The term Pyrrhic victory comes from just a few centuries before the early Christians, during the period when the Roman Empire was expanding. Pyrrhus was a great general in a region of northwest Greece. At the Battle of Asculum, Pyrrhus defeated the Romans. He lost 3500 troops, to 6000 Romans dead. History reports the general saying “If we are victorious in one more battle with the Romans, we shall be utterly ruined.”

You see, the Romans had a huge population and an expanding empire. They had a nearly endless supply of bodies to pour into the jaws of the beast, into the carnage of war. The resources available to Pyrrhus were finite. One more loss of 3500 men, and there would be no one left to defend the homeland.

Winning the battle and losing the war, another way of describing a Pyrrhic Victory. It’s not that much different than the approach taken by one of the prostitutes that stood before Solomon. It wasn’t even that she was going to win. She was willing to go down in flames with her adversary as long as the other woman didn’t win. Her victory over the other woman would be her own defeat.

We can look at the story, imaging the screaming child, and it seems like a no brainer. Of course, every one of us would behave like the real mother, sacrificing something for the greater good.

Except when we don’t.

And we don’t all too often. I know. For this is one of my vices, and I know that I am not the only one in the room who suffers it. We insist on being right, fighting tooth and claw, claiming a moral or intellectual or emotional victory, no matter the carnage and smoking rubble we leave in our path. How many of us have damaged, sometimes destroyed, relationships, insisting that we were right, demanding capitulation from the other? Because we can’t let that other person, who we know is wrong, win. How many of us face a chasm between ourselves and a family member or a former friend, a canyon we dug with shovels of self-righteousness and certainty?

This isn’t just about picking your battles. After all, the phrase pick your battles” is still about winning. It is about strategy. The Pyrrhic question isn’t how can I win. It is about the cost of the victory.

Dietrich Bonhoeffer did what he thought was right, and joined an ineffective plot to kill Hitler. But what did Christianity lose?
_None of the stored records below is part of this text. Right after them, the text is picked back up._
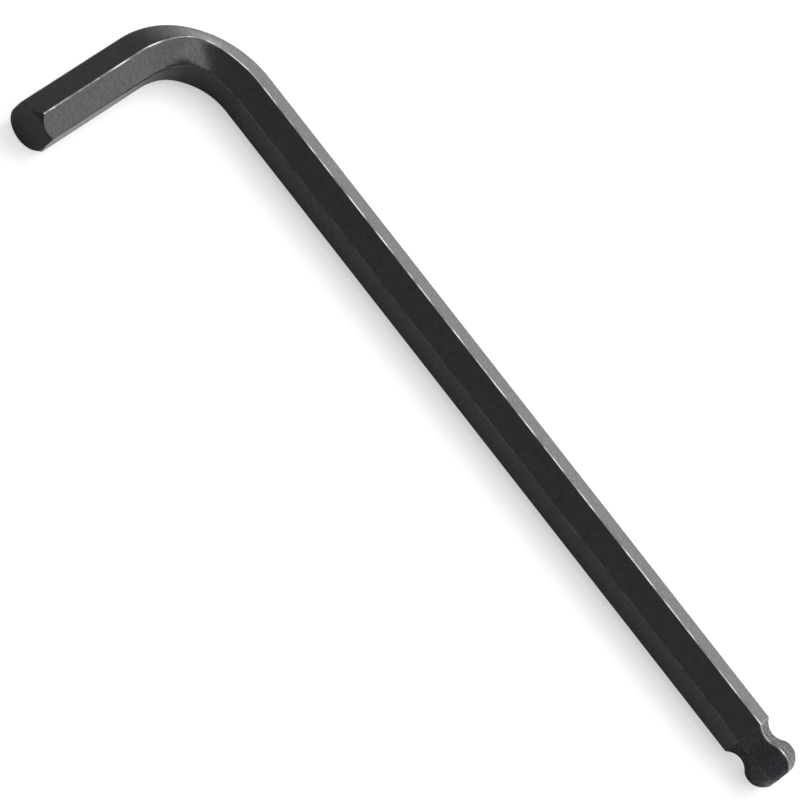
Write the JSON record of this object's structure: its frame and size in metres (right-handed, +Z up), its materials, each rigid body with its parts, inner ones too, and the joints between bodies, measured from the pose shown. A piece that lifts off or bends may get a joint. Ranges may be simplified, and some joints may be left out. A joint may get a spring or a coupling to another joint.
{
  "type": "hex key",
  "caption": "L-shaped hex key in black steel, with a hexagonal ball on the long arm and a chamfered end on the short arm.",
  "frame": {"origin": "on the surface that the key lies on, under the middle of its outline", "axes": "+X along the long arm towards the ball, +Y from the short arm's end towards the bend, +Z up, square to the plane of the bend"},
  "size_m": [0.16, 0.043, 0.009],
  "materials": {
    "black_oxide_steel": "black oxide on drawn steel, satin, with the corners a little bright"
  },
  "bodies": {
    "root": {"hex_key": "black_oxide_steel"}
  },
  "joints": []
}
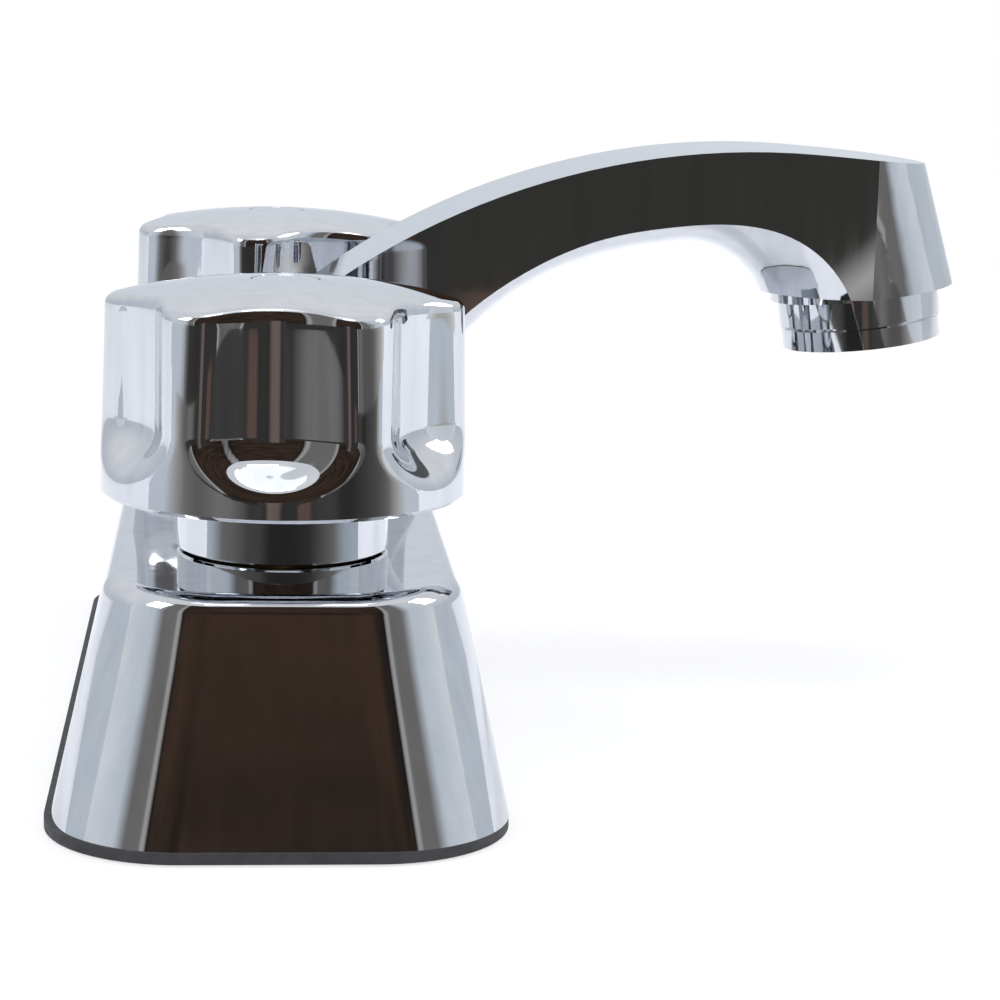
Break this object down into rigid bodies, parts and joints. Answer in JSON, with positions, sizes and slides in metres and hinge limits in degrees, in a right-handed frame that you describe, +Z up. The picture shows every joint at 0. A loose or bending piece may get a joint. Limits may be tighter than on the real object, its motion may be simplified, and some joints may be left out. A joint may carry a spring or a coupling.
{
  "type": "bathroom sink mixer",
  "caption": "Centreset deck-mounted chrome sink mixer with fluted hot and cold knobs on a tapered base and a low arched swivel spout.",
  "frame": {"origin": "middle of the gasket's underside, midway between the two shanks, on the sink deck's plane", "axes": "+Z up, +X from the spout's hub towards its outlet, Y along the line of the two valves, hot at -Y"},
  "size_m": [0.13, 0.1562, 0.1323],
  "materials": {
    "chrome": "polished chrome plate",
    "brass": "machined brass",
    "steel": "plain steel",
    "rubber": "matt dark grey rubber",
    "plastic": "moulded plastic",
    "ceramic": "lapped ceramic"
  },
  "bodies": {
    "base": {"base_gasket": "rubber", "base_cover": "chrome", "hot_valve_body": "brass", "hot_cross_tube": "brass", "hot_collar": "chrome", "hot_cartridge": "brass", "hot_cartridge_ring": "rubber", "hot_seat_seal": "rubber", "hot_fixed_disc": "ceramic", "hot_washer": "steel", "hot_lock_nut": "plastic", "cold_valve_body": "brass", "cold_cross_tube": "brass", "cold_collar": "chrome", "cold_cartridge": "brass", "cold_cartridge_ring": "rubber", "cold_seat_seal": "rubber", "cold_fixed_disc": "ceramic", "cold_washer": "steel", "cold_lock_nut": "plastic", "spout_socket": "brass", "spout_nut": "brass", "spout_glide_ring": "plastic", "spout_o_rings": "rubber"},
    "hot_handle": {"hot_knob": "chrome", "hot_spindle": "brass", "hot_moving_disc": "ceramic", "hot_spindle_clip": "steel", "hot_knob_screw": "steel", "hot_index": "chrome"},
    "cold_handle": {"cold_knob": "chrome", "cold_spindle": "brass", "cold_moving_disc": "ceramic", "cold_spindle_clip": "steel", "cold_knob_screw": "steel", "cold_index": "chrome"},
    "spout_arm": {"spout": "chrome", "spout_set_screw": "steel", "aerator_housing": "chrome", "aerator_insert": "plastic", "aerator_screen": "steel", "aerator_washer": "rubber"}
  },
  "joints": [
    {"name": "spout_swivel", "type": "hinge", "parent": "base", "child": "spout_arm", "pos_m": [0, 0, 0.04], "axis": [0, 0, 1], "range_deg": [-40, 40]},
    {"name": "hot_knob_turn", "type": "hinge", "parent": "base", "child": "hot_handle", "pos_m": [0, -0.0508, 0.04], "axis": [0, 0, 1], "range_deg": [0, 90]},
    {"name": "cold_knob_turn", "type": "hinge", "parent": "base", "child": "cold_handle", "pos_m": [0, 0.0508, 0.04], "axis": [0, 0, 1], "range_deg": [-90, 0]}
  ]
}
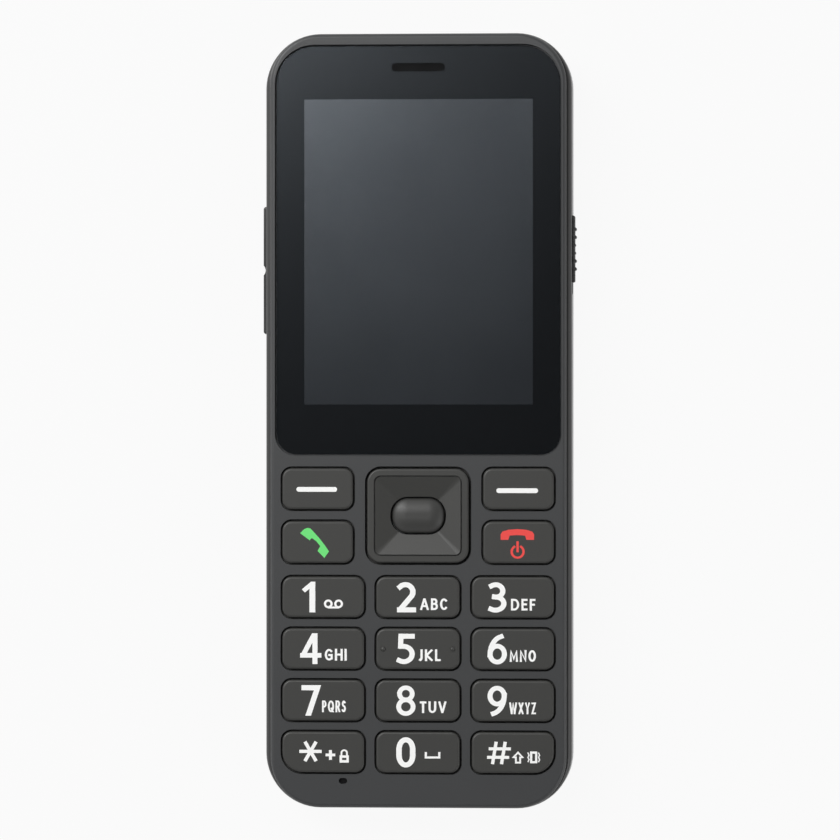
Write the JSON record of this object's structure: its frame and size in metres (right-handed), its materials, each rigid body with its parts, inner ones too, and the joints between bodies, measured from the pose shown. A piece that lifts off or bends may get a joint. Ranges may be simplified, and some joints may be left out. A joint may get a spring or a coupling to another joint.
{
  "type": "bar mobile phone",
  "caption": "Bar phone with a glass-fronted screen over large raised keys, a square navigation key, a side volume rocker, a ridged slide switch and a lift-off back cover.",
  "frame": {"origin": "centre of the flat back face of the back cover", "axes": "+Y along the phone towards the earpiece, +X to the right seen from the front, +Z out of the screen"},
  "size_m": [0.0593, 0.1462, 0.0144],
  "materials": {
    "front_shell": "fine-textured charcoal moulding with a satin rim",
    "frame_band": "satin dark charcoal moulding",
    "back_shell": "fine-grained dark charcoal moulding",
    "key_cap": "satin charcoal caps with printed white numbers",
    "nav_cap": "satin charcoal, brushed dish",
    "ok_cap": "polished charcoal crown",
    "side_key": "satin charcoal",
    "lens_glass": "clear cover glass over a dark border",
    "window_glass": "clear window",
    "tape": "black adhesive film and woven mesh",
    "foam": "black foam",
    "silicone": "translucent silicone",
    "display_glass": "dark liquid-crystal panel, off",
    "steel": "stamped and plated steel",
    "dome_steel": "snap domes on film",
    "board": "green solder mask over glass-fibre board",
    "chip": "black moulded housings",
    "can": "drawn metal can",
    "weight": "sintered tungsten weight",
    "flex": "amber polyimide film",
    "led": "white light-emitting diodes with yellow phosphor",
    "battery_wrap": "bare pale grey wrap, no label"
  },
  "bodies": {
    "phone": {"front_housing": "front_shell", "mid_frame": "frame_band", "display_lens": "lens_glass", "torch_light_pipe": "window_glass", "lens_tape": "tape", "earpiece_mesh": "tape", "display_gasket": "foam", "speaker_gasket": "foam", "keypad_mat": "silicone", "mic_boot": "silicone", "display_panel": "display_glass", "display_tray": "steel", "shield_cans": "steel", "screws": "steel", "usb_port": "steel", "sim_socket": "steel", "volume_switches": "steel", "slide_switch": "steel", "antenna": "steel", "dome_sheet": "dome_steel", "main_board": "board", "board_chips": "chip", "battery_contacts": "chip", "audio_jack": "chip", "antenna_carrier": "chip", "loudspeaker": "chip", "earpiece": "chip", "camera_module": "chip", "vibration_motor": "can", "microphone": "can", "display_flex": "flex", "keypad_leds": "led", "torch_led": "led", "battery": "battery_wrap"},
    "back_cover": {"back_cover": "back_shell", "camera_window": "window_glass"},
    "nav_pivot": {"nav_pivot": "chip"},
    "nav_key": {"nav_key": "nav_cap"},
    "ok_key": {"ok_key": "ok_cap"},
    "volume_rocker": {"volume_rocker": "side_key"},
    "slide_knob": {"slide_knob": "side_key", "slide_actuator": "chip"},
    "vibration_weight": {"vibration_weight": "weight"},
    "soft_key_left": {"soft_key_left": "key_cap"},
    "soft_key_right": {"soft_key_right": "key_cap"},
    "call_key": {"call_key": "key_cap"},
    "end_key": {"end_key": "key_cap"},
    "key_1": {"key_1": "key_cap"},
    "key_2": {"key_2": "key_cap"},
    "key_3": {"key_3": "key_cap"},
    "key_4": {"key_4": "key_cap"},
    "key_5": {"key_5": "key_cap"},
    "key_6": {"key_6": "key_cap"},
    "key_7": {"key_7": "key_cap"},
    "key_8": {"key_8": "key_cap"},
    "key_9": {"key_9": "key_cap"},
    "key_star": {"key_star": "key_cap"},
    "key_0": {"key_0": "key_cap"},
    "key_hash": {"key_hash": "key_cap"}
  },
  "joints": [
    {"name": "soft_key_left_press", "type": "slide", "parent": "phone", "child": "soft_key_left", "axis": [0, 0, -1], "range_m": [0, 0.0004], "stiffness_N_per_m": 1500, "deforming": ["keypad_mat"]},
    {"name": "soft_key_right_press", "type": "slide", "parent": "phone", "child": "soft_key_right", "axis": [0, 0, -1], "range_m": [0, 0.0004], "stiffness_N_per_m": 1500, "deforming": ["keypad_mat"]},
    {"name": "call_key_press", "type": "slide", "parent": "phone", "child": "call_key", "axis": [0, 0, -1], "range_m": [0, 0.0004], "stiffness_N_per_m": 1500, "deforming": ["keypad_mat"]},
    {"name": "end_key_press", "type": "slide", "parent": "phone", "child": "end_key", "axis": [0, 0, -1], "range_m": [0, 0.0004], "stiffness_N_per_m": 1500, "deforming": ["keypad_mat"]},
    {"name": "key_1_press", "type": "slide", "parent": "phone", "child": "key_1", "axis": [0, 0, -1], "range_m": [0, 0.0004], "stiffness_N_per_m": 1500, "deforming": ["keypad_mat"]},
    {"name": "key_2_press", "type": "slide", "parent": "phone", "child": "key_2", "axis": [0, 0, -1], "range_m": [0, 0.0004], "stiffness_N_per_m": 1500, "deforming": ["keypad_mat"]},
    {"name": "key_3_press", "type": "slide", "parent": "phone", "child": "key_3", "axis": [0, 0, -1], "range_m": [0, 0.0004], "stiffness_N_per_m": 1500, "deforming": ["keypad_mat"]},
    {"name": "key_4_press", "type": "slide", "parent": "phone", "child": "key_4", "axis": [0, 0, -1], "range_m": [0, 0.0004], "stiffness_N_per_m": 1500, "deforming": ["keypad_mat"]},
    {"name": "key_5_press", "type": "slide", "parent": "phone", "child": "key_5", "axis": [0, 0, -1], "range_m": [0, 0.0004], "stiffness_N_per_m": 1500, "deforming": ["keypad_mat"]},
    {"name": "key_6_press", "type": "slide", "parent": "phone", "child": "key_6", "axis": [0, 0, -1], "range_m": [0, 0.0004], "stiffness_N_per_m": 1500, "deforming": ["keypad_mat"]},
    {"name": "key_7_press", "type": "slide", "parent": "phone", "child": "key_7", "axis": [0, 0, -1], "range_m": [0, 0.0004], "stiffness_N_per_m": 1500, "deforming": ["keypad_mat"]},
    {"name": "key_8_press", "type": "slide", "parent": "phone", "child": "key_8", "axis": [0, 0, -1], "range_m": [0, 0.0004], "stiffness_N_per_m": 1500, "deforming": ["keypad_mat"]},
    {"name": "key_9_press", "type": "slide", "parent": "phone", "child": "key_9", "axis": [0, 0, -1], "range_m": [0, 0.0004], "stiffness_N_per_m": 1500, "deforming": ["keypad_mat"]},
    {"name": "key_star_press", "type": "slide", "parent": "phone", "child": "key_star", "axis": [0, 0, -1], "range_m": [0, 0.0004], "stiffness_N_per_m": 1500, "deforming": ["keypad_mat"]},
    {"name": "key_0_press", "type": "slide", "parent": "phone", "child": "key_0", "axis": [0, 0, -1], "range_m": [0, 0.0004], "stiffness_N_per_m": 1500, "deforming": ["keypad_mat"]},
    {"name": "key_hash_press", "type": "slide", "parent": "phone", "child": "key_hash", "axis": [0, 0, -1], "range_m": [0, 0.0004], "stiffness_N_per_m": 1500, "deforming": ["keypad_mat"]},
    {"name": "ok_key_press", "type": "slide", "parent": "phone", "child": "ok_key", "axis": [0, 0, -1], "range_m": [0, 0.0004], "stiffness_N_per_m": 1500, "deforming": ["keypad_mat"]},
    {"name": "nav_tilt_up_down", "type": "hinge", "parent": "phone", "child": "nav_pivot", "pos_m": [0, -0.01796, 0.0112], "axis": [1, 0, 0], "range_deg": [-1.2, 1.2], "stiffness_Nm_per_rad": 0.46, "deforming": ["keypad_mat"]},
    {"name": "nav_tilt_left_right", "type": "hinge", "parent": "nav_pivot", "child": "nav_key", "pos_m": [0, -0.01796, 0.0112], "axis": [0, 1, 0], "range_deg": [-1.2, 1.2], "stiffness_Nm_per_rad": 0.46, "deforming": ["keypad_mat"]},
    {"name": "volume_rocker_tilt", "type": "hinge", "parent": "phone", "child": "volume_rocker", "pos_m": [-0.02607, 0.02846, 0.009], "axis": [0, 0, 1], "range_deg": [-1.2, 1.2], "stiffness_Nm_per_rad": 0.6},
    {"name": "slide_knob_slide", "type": "slide", "parent": "phone", "child": "slide_knob", "axis": [0, -1, 0], "range_m": [0, 0.002]},
    {"name": "back_cover_lift_off", "type": "slide", "parent": "phone", "child": "back_cover", "axis": [0, 0, -1], "range_m": [0, 0.02]},
    {"name": "vibration_weight_spin", "type": "hinge", "parent": "phone", "child": "vibration_weight", "pos_m": [-0.0109, -0.0499, 0.00465], "axis": [1, 0, 0], "continuous": true}
  ]
}
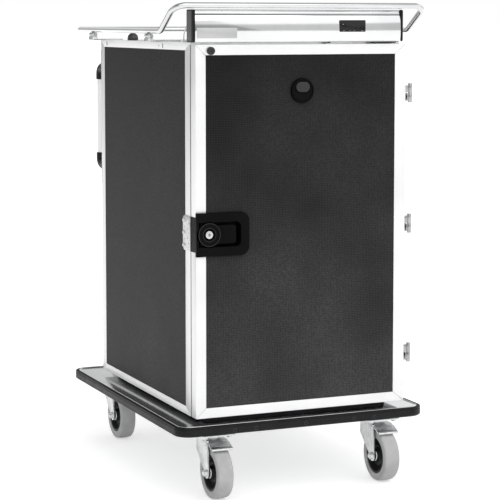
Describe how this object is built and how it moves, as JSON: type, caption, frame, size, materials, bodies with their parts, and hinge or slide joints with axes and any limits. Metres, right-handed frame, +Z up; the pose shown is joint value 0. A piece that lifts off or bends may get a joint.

Would the church be better able to articulate the value of a life in Christ today if one of its greatest minds hadn’t hung from the gallows of Flossenbürg concentration camp?

Paul, the pastor, tries to warn us about this, even though he expects the second coming at any moment. The issue was the dispute over whether to eat certain meat. You see, unlike the Hebrew cult, where all sacrificed meat went to the priests, meat sacrificed to other gods in the Roman Empire often ended up in the market. Some Christians thought that to eat this meat was a sin, an acknowledgment of the legitimacy of those gods. Other Christians said, “Look, it doesn’t matter, since those gods are made up and not real anyways.”

This dispute was tearing apart the early Christian churches, because eating together was the core practice of those who would follow Jesus. Paul’s advice was this: The decision to eat the meat or not eat it is a personal preference. But if your decision, one way or the other, creates a stumbling block for someone else, then you need to give in, because hurting the relationship is far worse than your decision about the stupid meat.

Our world has changed dramatically in the last fifty years. We no longer know how to articulate the power of Christ in our lives, if we’ve even retained enough spiritual practice left to feel it. And yet, countless churches argue about meat. Or steak dinners. Or the type of coffee in the pot. Countless Christians destroy relationships trying to be right, even if there is an infant before us, facing the sword.

Our lust for victory, our desire to be right, sometimes just our demand to get our own way, can overwhelm our wisdom. Yet, if we place love before pride, there is hope.

The way forward is best described in words often mistakenly attributed to St. Augustine, but that actually originate many centuries later, in a text by Rupertus Meldenius, an otherwise forgotten Lutheran theologian of the early 17th century. He out the question of right, wrong and compromise this way:

In essentials, unity; in non-essentials, diversity; in all things, charity, which is to say, love.

I would add to Meldenius’ wise words those of a later generation, a generation that would struggle with addiction, for I would add the last line of the Serenity prayer: And the wisdom to know the difference.

May we not rush headlong into unnecessary martyrdom. May we not win the battle and lose the war. May we not sacrifice the child. May we not eat the meat and alienate our neighbor. May we have the wisdom to know where we can compromise, the courage to build bridges across the chasms we have dug, and the love to walk together always, in covenant with one another, and with our God. Amen.